THE PROBLEM
Begin at the first line below and copy each line exactly, ending with the line where "return rows" appears.

[begin DATA SHOWN]

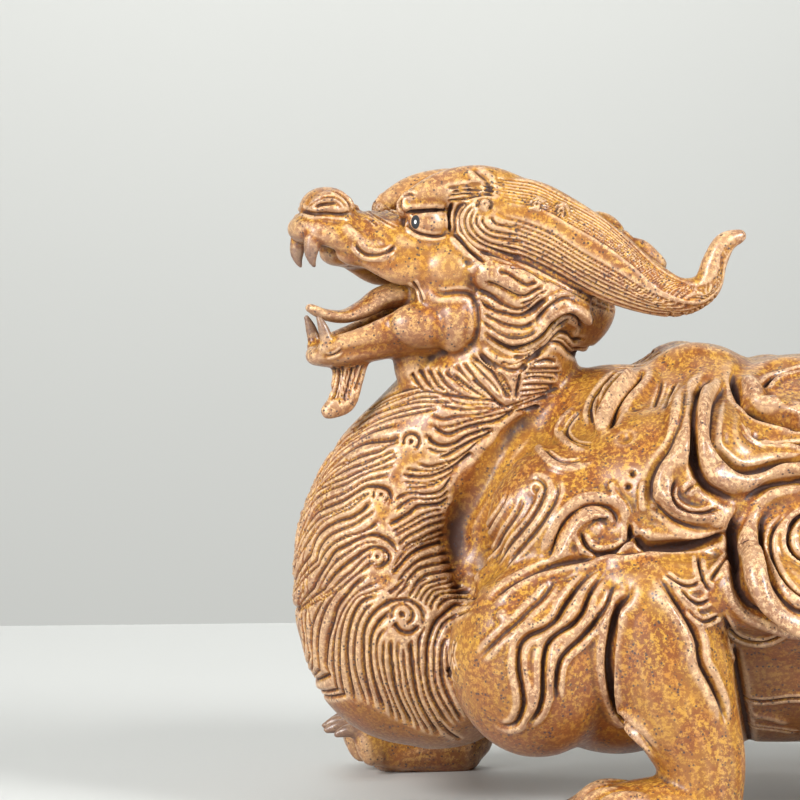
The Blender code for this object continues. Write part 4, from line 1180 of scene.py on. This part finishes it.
def curl(across, down, reach, start):
    """A spiral in pixels, from its outer end to its middle."""
    rows = []
    for t in np.linspace(0, 1, CURL_POINTS):
        radius = reach * (1 - CURL_INWARD * t)
        angle = math.radians(start) + CURL_TURNS * 2 * math.pi * t
        rows.append((across + radius * math.cos(angle), down + radius * math.sin(angle)))
    return rows


def fold_clay(figure):
    """Folds the clay of the shell, the limbs and the head, and runs it a little smooth."""
    skin = Skin(figure.data)
    lift = np.zeros(len(skin.points))
    for folds, frame_of in ((SHELL_FOLDS, body_frame), (LIMB_FOLDS, body_frame),
                            (HEAD_FOLDS, head_frame)):
        for depth, left, right, drawn in folds:
            fold_in(skin, lift, pixels(drawn), frame_of, depth, left, right)
    for drawn in REAR_CURLS:
        fold_in(skin, lift, pixels(curl(*drawn)), body_frame, *REAR_CURL_FOLD)
    for dimples, frame_of in ((SHELL_DIMPLES, body_frame), (HEAD_DIMPLES, head_frame)):
        for across, down, reach, rise in dimples:
            dimple_in(skin, lift, (across, down), frame_of, reach, rise)
    skin.shift(lift)
    run_smooth(figure, FOLD_ROUNDS)


def groove_in(skin, sink, line, depth, half):
    """Sinks a fine groove between two rounded ridges. Half the width may be one number or a row."""
    widest = float(np.max(half))
    ids, away, along, _ = reach_of(skin, line, widest)
    half = np.interp(along, np.linspace(0, 1, np.size(half)), np.atleast_1d(half))
    ends = smooth_step(np.minimum(along, 1 - along) * GROOVE_ENDS[0] + GROOVE_ENDS[1])
    near = np.clip(1 - away / half, 0, 1)
    fall = ROUND_SHARE * (1 - np.sqrt(1 - near ** 2)) + SOFT_SHARE * near ** GROOVE_FALL
    sink[ids] = np.maximum(sink[ids], depth * (half / widest) ** NARROW_FALL * fall * ends)


def round_front(skin, left, right):
    """The line that joins the front ends of a strand and of its mirror image, around the throat."""
    start, end = Vector(left[0]), Vector(right[0])
    rows = [Vector(point) for point in left[OVERLAP:0:-1]]
    for t in np.linspace(0, 1, FRONT_POINTS):
        aim = start.lerp(end, t) + FRONT_BULGE * (4 * t * (1 - t))
        rows.append(skin.tree.find_nearest(aim)[0])
    rows += [Vector(point) for point in right[1:OVERLAP + 1]]
    return evenly(np.array(rows), STROKE_STEP)


def nape_line(skin, aside):
    """A strand that falls over the nape, in the middle of the head or so far beside it."""
    rows = []
    for angle in np.linspace(*NAPE_ARC, NAPE_POINTS):
        wave = NAPE_WAVE * math.sin(NAPE_WAVES * angle + aside)
        aim = Vector(NAPE) + Vector((NAPE_REACH * math.cos(angle), aside + wave,
                                     NAPE_DROP * math.sin(angle)))
        rows.append(skin.tree.find_nearest(head_frame(1) @ aim)[0])
    return evenly(np.array(rows), STROKE_STEP)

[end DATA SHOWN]

SOLUTION FOR THIS PROBLEM
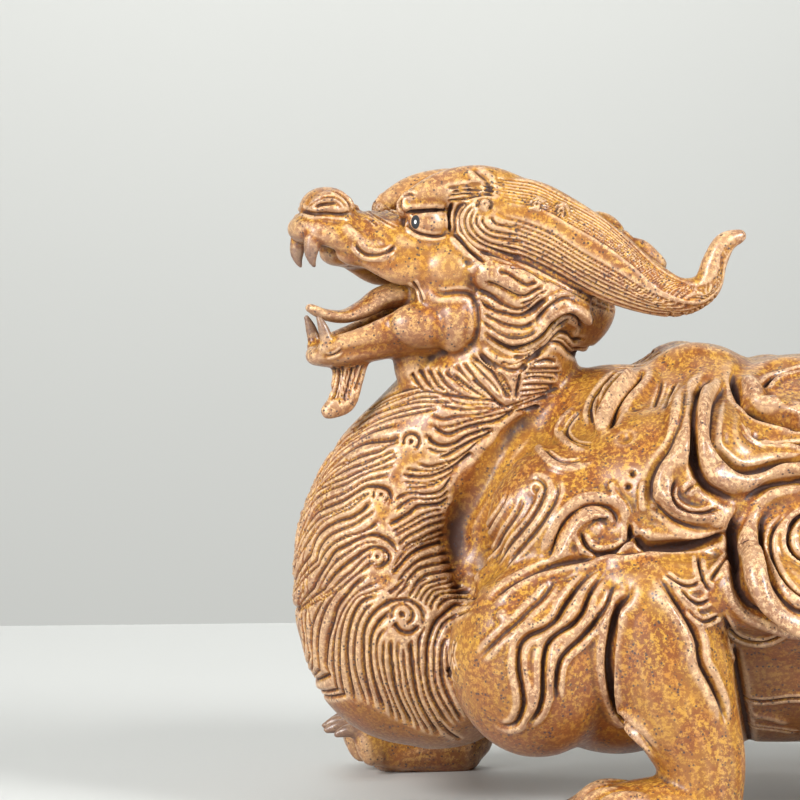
The Blender code for this object continues. Write part 4, from line 1180 of scene.py on. This part finishes it.
def curl(across, down, reach, start):
    """A spiral in pixels, from its outer end to its middle."""
    rows = []
    for t in np.linspace(0, 1, CURL_POINTS):
        radius = reach * (1 - CURL_INWARD * t)
        angle = math.radians(start) + CURL_TURNS * 2 * math.pi * t
        rows.append((across + radius * math.cos(angle), down + radius * math.sin(angle)))
    return rows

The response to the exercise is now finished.